Aesthetics – even when not creating order and peace – manage to keep what is shattered inside itself. Having lost their sense of belonging and identity they become a blend of all that which can potentially dissipate itself and decompose. The same applies to creators of art, according to their feelings and to those who make art their philosophy of life. Can aesthetics be applied to accessories? This question is liked more and more by fashion designers (and markets) who nowadays have to work much harder on designing accessories than the outfits themselves. The outfit – the sartorial object that gives shape to a body – is restrained by the structure of bodies, that is the skeleton, limbs and joints – which remain unchanged. This is heavy. Today’s outfit, which is an altogether less elaborate affair than that of ancient times – now disappoints our gaze. Why? Because the life of a body inside this social simulacrum continues to expand in the several prosthesis available now through technology where the organic and inorganic parts live and thrive in everyday life.

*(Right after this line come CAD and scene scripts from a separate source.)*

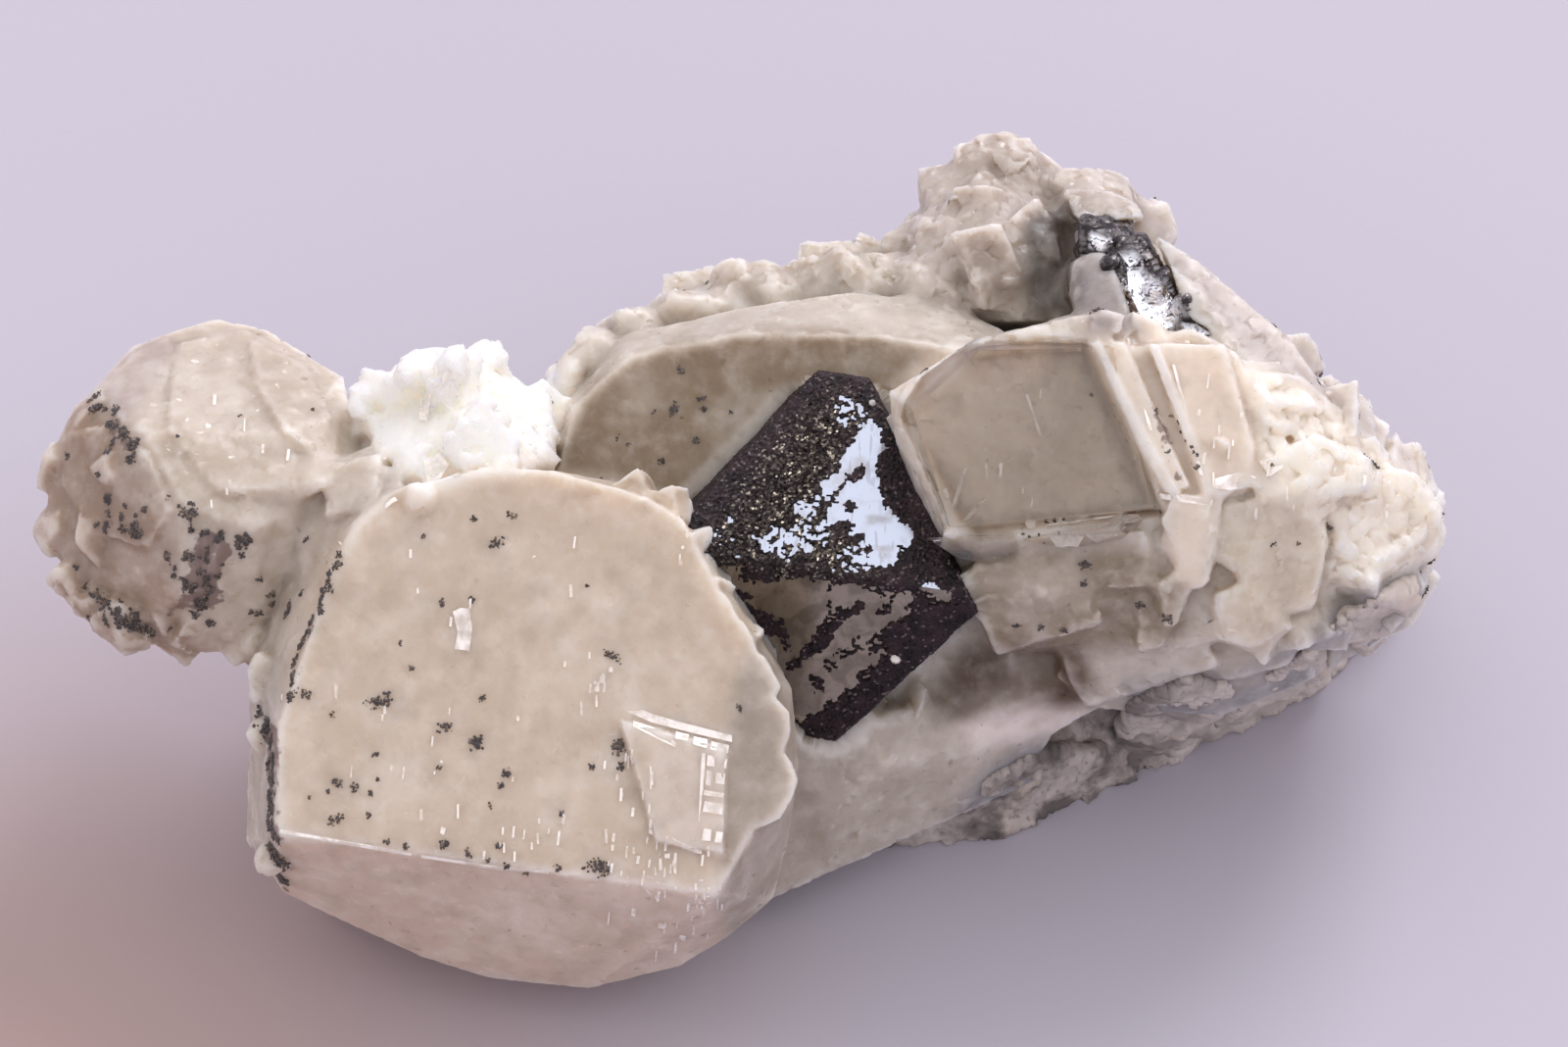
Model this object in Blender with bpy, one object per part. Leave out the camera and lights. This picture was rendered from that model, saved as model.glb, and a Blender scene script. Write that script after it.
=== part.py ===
"""Carrollite specimen: a steel-grey octahedral crystal grown in a cluster of milky calcite crystals.

Every length below is in millimetres; the finished solids are scaled to metres at the end.
The crystals are laid out in a sight frame: `across` runs to the right, `up` runs up the picture
plane and `toward` runs to the eye of someone who looks down on the specimen from its front.
The specimen rests on a flat cut at height 0, and its frame's origin is the middle of its base.
"""

import math
import random

import bmesh
import bpy
from mathutils import Euler, Matrix, Vector

MM = 0.001
SIGHT_ELEVATION = math.radians(50)
SIGHT_HEIGHT = 10.8  # the sight frame's origin above the cut base
CLEARANCE = 0.3  # air between two nodes, so that neighbouring solids never overlap
CLEAVAGE_SQUASH = 0.7  # a cube squashed this much along a diagonal is calcite's cleavage rhomb
GRAIN_SPREAD = (0.6, 1.3)  # smallest and largest grain of a patch, as shares of its usual size
GRAIN_SINK = 0.12  # how deep a grain's middle lies under the face it grew on, as a share of its size

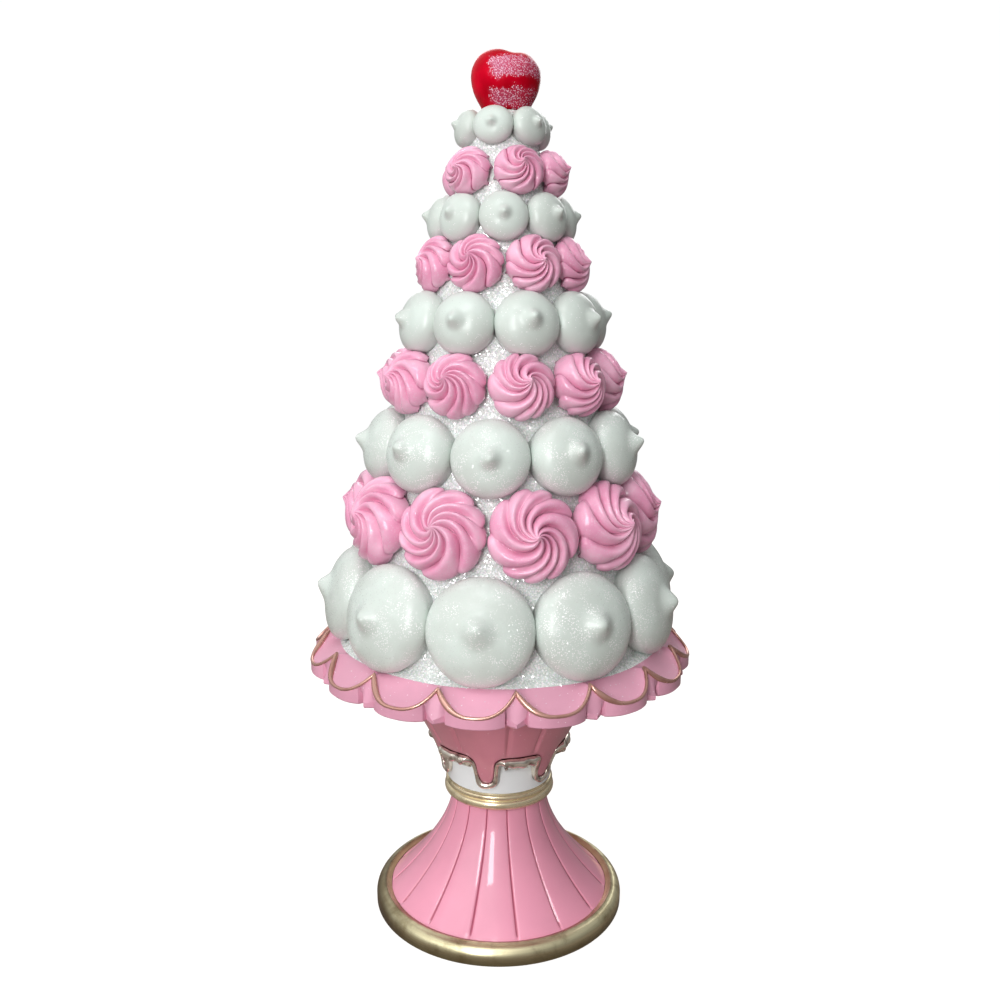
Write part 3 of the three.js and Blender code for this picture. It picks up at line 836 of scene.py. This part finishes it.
def makeCone():
    c = cone
    angle = roundSteps(c["columns"])
    heights = np.concatenate([
        np.linspace(c["footZ"], c["wallZ"], 5), np.linspace(144, c["topZ"] - c["edge"], c["rows"])])
    rows = [ringPoints(0, c["footZ"], angle)]
    for z in heights:
        low = np.clip((c["wallZ"] - z) / (c["wallZ"] - c["footZ"]), 0, 1)
        hem = (c["footR"] - c["spreadR"]) * low ** 2
        lump = c["lumps"] * (np.sin(7 * angle + 0.09 * z) * np.sin(0.21 * z + 1.3)
                             + 0.6 * np.sin(17 * angle - 0.17 * z)) / 2
        rows.append(ringPoints(coneRadius(z) + hem + lump - c["inset"], z, angle))
    rows.append(ringPoints(coneRadius(c["topZ"]) - c["edge"], c["topZ"], angle))
    rows.append(ringPoints(0, c["topZ"], angle))
    return wrapGrid("cake_cone_visual", np.array(rows), snowIcing)


def evenly(count, first):
    return [first + 360 * i / count for i in range(count)]


def pipedRing(name, z, radius, reach, azimuths, fit, **more):
    # z is the middle of a piece on the wall, reach is how far it stands out from it,
    # and fit makes it a little smaller than its solid
    return {"name": name, "z": z, "radius": radius, "reach": reach, "azimuths": azimuths, "fit": fit,
            **more}


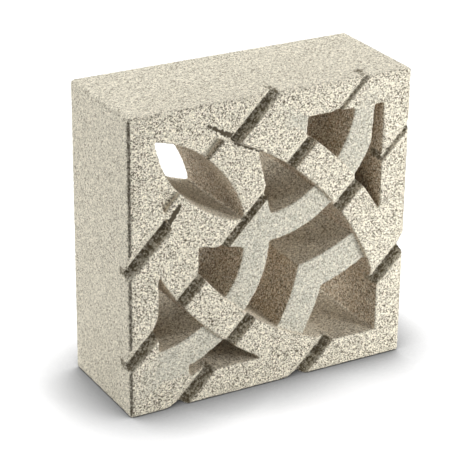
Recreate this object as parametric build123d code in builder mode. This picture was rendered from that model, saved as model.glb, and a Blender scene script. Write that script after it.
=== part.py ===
"""A pierced concrete screen block, cast in one piece.

The block is a square slab that stands on edge. Its border frames a weave of
flat curved straps, with openings right through between them. Two broad
quarter-circle bands pass over the narrower straps, and the whole face is
stepped along four lines at 45 degrees, where the surface dips into a notch
and rises again in a steep wall.

The origin is at the middle of the underside, X runs to the right along the
patterned face, Y into the block and Z up. The face is laid out from its lower
left corner. Apart from three gaps that have one end cast closed, what is on
it is symmetrical about the diagonal from its upper left corner to its lower
right one.
"""

import os
from math import sqrt

from build123d import *

# Block
face_side = 250.0
block_depth = 100.0
arris_radius = 2.0
border_width = 25.0

# Two broad bands, each a quarter circle about a corner of the face. Their
# middle lines meet the sides of the face this far from the next corners
band_margin = 2.5
band_width = 27.5

# Leaf-shaped opening, where two circles about the middle of the left edge and
# the middle of the top edge overlap. They meet those edges this far from the
# upper left corner
leaf_margin = 20.0

# Elbow: two arms that meet on the diagonal, about the same two middles, and
# reach this far beyond the ends of those edges
elbow_reach = 43.75
elbow_width = 27.5

# Inner strap, from beside the leaf to the lower band. Its centre is placed
# from the middle of the left edge, and it stays this far from the middle of
# the face
inner_strap_right = 34.8
inner_strap_up = 2.9
inner_strap_margin = 11.0
inner_strap_width = 23.8

# Corner strap, from the lower band to the border, with a slot between its end
# and the border. It is placed likewise, and reaches this far past the middle of
# the face
corner_strap_right = 18.3
corner_strap_up = 22.2
corner_strap_reach = 1.2
corner_strap_width = 25.4
slot_width = 8.5

# Three gaps have their left end cast closed, two as far as this to the left of
# the middle of the face, the third to the right of it. At the foot that is the
# slot
left_gap_inset = 63.5
foot_gap_inset = 72.0
top_edge_gap_inset = 30.5

# Solid head around the leaf: its lower edge falls from this far above the
# middle of the left edge to the crossing of the inner straps, which lies this
# far to the left of the middle of the face and below it
head_rise = 22.8
head_tip_left = 12.5
head_tip_below = 4.1

# Stepped notches. A step line is named by its distance to the right of the
# lower left corner, measured along the foot of the face
upper_step = -118.75
middle_step = -38.75
lower_step = 50.0
last_step = 158.75
notch_depth = 9.5
notch_ramp = 13.5
notch_wall_run = 2.0

# Beyond the upper band two of the notches are only faint
faint_notch_depth = 4.0
faint_notch_ramp = 6.0
faint_notch_wall_run = 1.0

# Straps lie this far back from the face where the bands pass over them
weave_recess = 5.0
head_recess = 2.5
head_step = -136.25
head_dip = 8.0
head_dip_length = 40.0
strap_dip = 5.75
corner_dip_start = 30.0
corner_dip_length = 57.0

# Cutting tools start this far in front of the face and end as far behind it
tool_clearance = 2.0

half_side = face_side / 2
face_diagonal = face_side * sqrt(2)
window_side = face_side - 2 * border_width
band_radius = face_side - band_margin
band_inner = band_radius - band_width / 2
band_outer = band_radius + band_width / 2
leaf_radius = half_side - leaf_margin
elbow_radius = half_side + elbow_reach
inner_strap_radius = half_side - inner_strap_margin - inner_strap_right
corner_strap_radius = half_side + corner_strap_reach - corner_strap_right

near_corner = (0.0, 0.0)
far_corner = (face_side, face_side)
face_middle = (half_side, half_side)
left_middle = (0.0, half_side)
top_middle = (half_side, face_side)
inner_strap_centre = (inner_strap_right, half_side + inner_strap_up)
corner_strap_centre = (corner_strap_right, half_side + corner_strap_up)
head_left = (0.0, half_side + head_rise)
head_tip = (half_side - head_tip_left, half_side - head_tip_below)

# The patterned face, with its lower left corner as the origin
face_plane = Plane(
    origin=(-half_side, -block_depth / 2, 0), x_dir=(1, 0, 0), z_dir=(0, -1, 0)
)
# Mirror for flat layouts, on the diagonal from upper left to lower right
diagonal = Plane(origin=(face_side, 0, 0), z_dir=(1, 1, 0))


def disc(centre, radius):
    """A flat disc on the face."""
    with BuildSketch() as layout:
        with Locations(centre):
            Circle(radius)
    return layout.sketch


def ring(centre, radius, width):
    """A flat ring on the face, with the radius of its middle line."""
    with BuildSketch() as layout:
        add(disc(centre, radius + width / 2))
        add(disc(centre, radius - width / 2), mode=Mode.SUBTRACT)
    return layout.sketch


def outline(*corners):
    """A flat shape on the face with straight sides."""
    with BuildSketch() as layout:
        with BuildLine():
            Polyline(*corners, close=True)
        make_face()
    return layout.sketch


def across_diagonal(point):
    """The place that mirrors a place on the face."""
    return (face_side - point[1], face_side - point[0])


def between_steps(start, end):
    """The part of the face between two step lines."""
    reach = 2 * face_side
    return outline(
        (start - reach, -reach), (end - reach, -reach), (end + reach, reach), (start + reach, reach)
    )


# The inner edge of the border
with BuildSketch() as window:
    with Locations(face_middle):
        Rectangle(window_side, window_side)

# The space that both bands surround
with BuildSketch() as weave_area:
    add(window.sketch)
    add(disc(far_corner, band_inner), mode=Mode.INTERSECT)
    add(disc(near_corner, band_inner), mode=Mode.INTERSECT)

# The space between the lower band and the lower left corner of the border
with BuildSketch() as corner_area:
    add(window.sketch)
    add(disc(far_corner, band_outer), mode=Mode.SUBTRACT)

with BuildSketch() as inner_strap:
    add(ring(inner_strap_centre, inner_strap_radius, inner_strap_width))
    add(disc(far_corner, band_inner), mode=Mode.INTERSECT)

with BuildSketch() as elbow_arm:
    add(ring(left_middle, elbow_radius, elbow_width))
    add(outline(near_corner, (face_side, 0), (0, face_side)), mode=Mode.INTERSECT)
    add(disc(far_corner, band_inner), mode=Mode.INTERSECT)

with BuildSketch() as corner_strap:
    add(ring(corner_strap_centre, corner_strap_radius, corner_strap_width))
    add(disc(far_corner, band_outer), mode=Mode.SUBTRACT)
    with Locations((border_width, border_width)):
        Rectangle(window_side, slot_width, align=Align.MIN, mode=Mode.SUBTRACT)

with BuildSketch() as straps:
    add(inner_strap.sketch)
    add(elbow_arm.sketch)
    add(corner_strap.sketch)
    mirror(about=diagonal)

with BuildSketch() as leaf:
    add(disc(left_middle, leaf_radius))
    add(disc(top_middle, leaf_radius), mode=Mode.INTERSECT)

head = outline(
    head_left, head_tip, across_diagonal(head_tip), across_diagonal(head_left), (0.0, face_side)
)

# The left gap lies between the bands, and the top edge gap beyond the upper one
with BuildSketch() as left_gap_filling:
    add(weave_area.sketch)
    Rectangle(half_side - left_gap_inset, face_side, align=Align.MIN, mode=Mode.INTERSECT)

with BuildSketch() as foot_gap_filling:
    Rectangle(half_side - foot_gap_inset, border_width + slot_width, align=Align.MIN)

with BuildSketch() as top_edge_gap_filling:
    Rectangle(half_side + top_edge_gap_inset, face_side, align=Align.MIN)
    add(disc(near_corner, band_outer), mode=Mode.SUBTRACT)

with BuildSketch() as openings:
    add(window.sketch)
    add(ring(far_corner, band_radius, band_width), mode=Mode.SUBTRACT)
    add(ring(near_corner, band_radius, band_width), mode=Mode.SUBTRACT)
    add(straps.sketch, mode=Mode.SUBTRACT)
    add(head, mode=Mode.SUBTRACT)
    add(left_gap_filling.sketch, mode=Mode.SUBTRACT)
    add(foot_gap_filling.sketch, mode=Mode.SUBTRACT)
    add(top_edge_gap_filling.sketch, mode=Mode.SUBTRACT)
    add(leaf.sketch)


def across_step(step):
    """A plane square to a step line: its X leads down and to the right, its Y into the block."""
    return Plane(
        origin=(step - half_side, -block_depth / 2, 0), x_dir=(1, 0, -1), z_dir=(1, 0, 1)
    )


def notch(step, depth, ramp, wall_run):
    """The prism that a stepped notch takes off the face, along one step line."""
    with BuildPart() as tool:
        with BuildSketch(across_step(step)):
            with BuildLine():
                Polyline(
                    (-ramp, 0),
                    (-wall_run, depth),
                    (0, 0),
                    (0, -tool_clearance),
                    (-ramp, -tool_clearance),
                    close=True,
                )
            make_face()
        extrude(amount=face_diagonal, both=True)
    return tool.part


# The upper notch runs over the border and the bands only
with BuildPart() as upper_notch:
    add(notch(upper_step, notch_depth, notch_ramp, notch_wall_run))
    with BuildSketch(face_plane.offset(tool_clearance)):
        add(weave_area.sketch)
    extrude(amount=-(notch_depth + 2 * tool_clearance), mode=Mode.SUBTRACT)

# The two notches in the middle grow faint beyond the upper band
with BuildPart() as middle_notches:
    for step in (middle_step, lower_step):
        add(notch(step, notch_depth, notch_ramp, notch_wall_run))
    with BuildSketch(face_plane.offset(tool_clearance)):
        add(disc(near_corner, band_outer))
    extrude(amount=-(notch_depth + 2 * tool_clearance), mode=Mode.INTERSECT)
    for step in (middle_step, lower_step):
        add(notch(step, faint_notch_depth, faint_notch_ramp, faint_notch_wall_run))

# Beside the leaf the head sinks towards a small step of its own
with BuildPart() as head_slope:
    with BuildSketch(face_plane.offset(tool_clearance)):
        add(weave_area.sketch)
        add(between_steps(-2 * face_side, head_step), mode=Mode.INTERSECT)
    extrude(amount=-(head_dip + 2 * tool_clearance))
    with BuildSketch(across_step(head_step)):
        with BuildLine():
            Polyline(
                (-head_dip_length, 0),
                (0, head_dip),
                (0, -tool_clearance),
                (-head_dip_length, -tool_clearance),
                close=True,
            )
        make_face()
    extrude(amount=face_diagonal, both=True, mode=Mode.INTERSECT)

# The corner straps sink from the border towards the bands
corner_dip_end = corner_dip_start + corner_dip_length
with BuildPart() as corner_slopes:
    with BuildSketch(face_plane.offset(tool_clearance)):
        add(corner_area.sketch)
    extrude(amount=-(strap_dip + 2 * tool_clearance))
    with BuildSketch(Plane(origin=(-half_side, -block_depth / 2, 0))):
        with BuildLine():
            Polyline(
                (corner_dip_start, 0),
                (corner_dip_end, strap_dip),
                (corner_dip_end, -tool_clearance),
                (corner_dip_start, -tool_clearance),
                close=True,
            )
        make_face()
    extrude(amount=face_side, mode=Mode.INTERSECT)
    mirror(about=Plane(origin=(0, 0, half_side), z_dir=(1, 0, 1)))

with BuildPart() as screen_block:
    Box(face_side, block_depth, face_side, align=(Align.CENTER, Align.CENTER, Align.MIN))
    fillet(screen_block.edges(), radius=arris_radius)

    # Openings, right through
    with BuildSketch(face_plane):
        add(openings.sketch)
    extrude(amount=-block_depth, mode=Mode.SUBTRACT)

    # The weave lies back from the bands, and less so beside the leaf
    with BuildSketch(face_plane):
        add(weave_area.sketch)
        add(between_steps(middle_step, 2 * face_side), mode=Mode.INTERSECT)
    extrude(amount=-weave_recess, mode=Mode.SUBTRACT)
    with BuildSketch(face_plane):
        add(weave_area.sketch)
        add(between_steps(head_step, middle_step), mode=Mode.INTERSECT)
    extrude(amount=-head_recess, mode=Mode.SUBTRACT)
    add(head_slope.part, mode=Mode.SUBTRACT)
    add(corner_slopes.part, mode=Mode.SUBTRACT)

    # Stepped notches across the whole face
    add(upper_notch.part, mode=Mode.SUBTRACT)
    add(middle_notches.part, mode=Mode.SUBTRACT)
    add(notch(last_step, notch_depth, notch_ramp, notch_wall_run), mode=Mode.SUBTRACT)

screen_block.part.label = "screen_block"

os.makedirs("parts", exist_ok=True)
export_step(screen_block.part, "parts/screen_block.step")
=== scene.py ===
from math import cos, radians, sin

import bmesh
import bpy
import numpy as np
from mathutils import Matrix, Vector


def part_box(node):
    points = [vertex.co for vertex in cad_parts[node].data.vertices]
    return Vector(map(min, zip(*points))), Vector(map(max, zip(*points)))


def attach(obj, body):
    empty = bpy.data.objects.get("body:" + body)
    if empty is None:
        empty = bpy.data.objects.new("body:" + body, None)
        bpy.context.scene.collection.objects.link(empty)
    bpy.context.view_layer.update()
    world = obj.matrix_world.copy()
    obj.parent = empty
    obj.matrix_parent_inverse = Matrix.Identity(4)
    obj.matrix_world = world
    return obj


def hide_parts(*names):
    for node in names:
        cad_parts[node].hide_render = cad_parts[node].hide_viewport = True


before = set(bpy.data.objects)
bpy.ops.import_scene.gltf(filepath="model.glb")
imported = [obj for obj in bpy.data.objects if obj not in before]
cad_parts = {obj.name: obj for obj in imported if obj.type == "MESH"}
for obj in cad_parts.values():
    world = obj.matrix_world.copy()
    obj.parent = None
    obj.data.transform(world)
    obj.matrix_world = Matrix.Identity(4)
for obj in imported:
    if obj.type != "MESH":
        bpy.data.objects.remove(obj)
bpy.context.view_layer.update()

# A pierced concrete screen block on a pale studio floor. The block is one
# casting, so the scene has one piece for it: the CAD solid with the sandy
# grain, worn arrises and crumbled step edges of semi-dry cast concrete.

bl_info = {
    "name": "Pierced screen block",
    "version": (1, 0, 0),
    "blender": (4, 5, 0),
    "location": "3D View > Sidebar > Screen block",
    "description": "Dresses a pierced concrete screen block and sets it on a studio floor",
    "category": "Object",
}

NODE = "screen_block"
MILLIMETRE = 0.001
BLOCK_LOW, BLOCK_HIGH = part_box(NODE)
MOST_TRIANGLES = 190000
SAME_PLACE = 0.01 * MILLIMETRE


def linear(hex_colour):
    """An sRGB hex colour as linear red, green, blue and alpha."""
    values = [int(hex_colour[i:i + 2], 16) / 255 for i in (0, 2, 4)]
    return (*(v / 12.92 if v <= 0.04045 else ((v + 0.055) / 1.055) ** 2.4 for v in values), 1.0)


def add_node(tree, kind, sockets=None, **settings):
    """Adds a node with its settings. Each socket takes a value or the output that feeds it."""
    node = tree.nodes.new(kind)
    for name, value in settings.items():
        setattr(node, name, value)
    for socket, value in (sockets or {}).items():
        if isinstance(value, bpy.types.NodeSocket):
            tree.links.new(value, node.inputs[socket])
        else:
            node.inputs[socket].default_value = value
    return node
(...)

The accessories that have accumulated over space and time in complex societies are replacing the outfit as imitation and alteration of the nude figure which, when dressed, exhibits all the aura of its time. This has existed forever (even the rags of the poor showed the other side of this coin). However in the extreme climate of our digital world the outfit has always been more abused by the huge number of accessories of which the bodies and human flesh of modern life have made use. This array of accessories is the debris of modern life – and this is how Bolgnesi portrays them – yet in their grace they recall a lost beauty. Not that which we have degraded but that which we have banished because of divine fate, yet another requisite of our roots, this is the destiny of every organic and inorganic creation. I pose the question: do artificial limbs come first, or is it our body?